Basketball and Data background
The Houston Rockets made an interesting discovery several years ago: data can transform when and where his players decided to take shots, and what type of players to recruit for the team. Historically, however, data was gathered based on reported player statistics and performance. Now data is being gathered in real-time from visual imagery on the field of play.
A Bit of Background
In the late 1990s, the Oakland Athletics General Manager, Sandy Alderson, had to do something as the owners decided to slash their payroll. To field a competitive roster on a limited budget, Alderson began focusing on a form of data analysis they called “sabermetric” to obtain undervalued players (“sabermetrics” is the empirical analysis of baseball, especially baseball statistics that measure in-game activity.).

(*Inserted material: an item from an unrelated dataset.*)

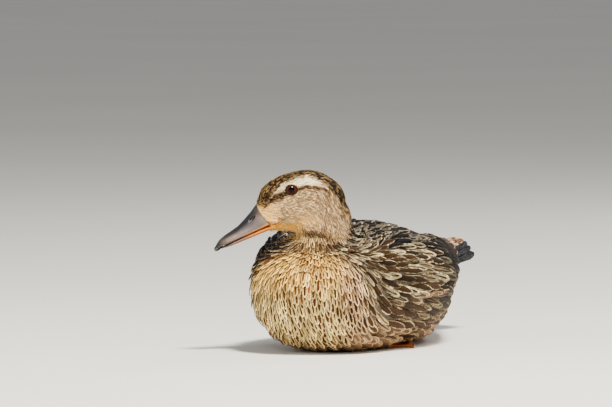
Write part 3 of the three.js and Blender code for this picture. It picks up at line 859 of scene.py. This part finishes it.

The metric he found to be the most successful: on-base percentage among hitters. Later, the famed general manager Billy Beane would be profiled in Michael Lewis’s 2003 best-selling book “Moneyball: The Art of Winning an Unfair Game.”
Over 15 years ago, Lewis discussed Beane’s methods as the General Manager of the Oakland Athletics and how Beane — along with Harvard-educated statistician Paul DePodesta — used sabermetric principles to run his team in a cost-effective way. The book and Beane’s methods have influenced the way many think about the game of baseball, and as importantly to sports data in general.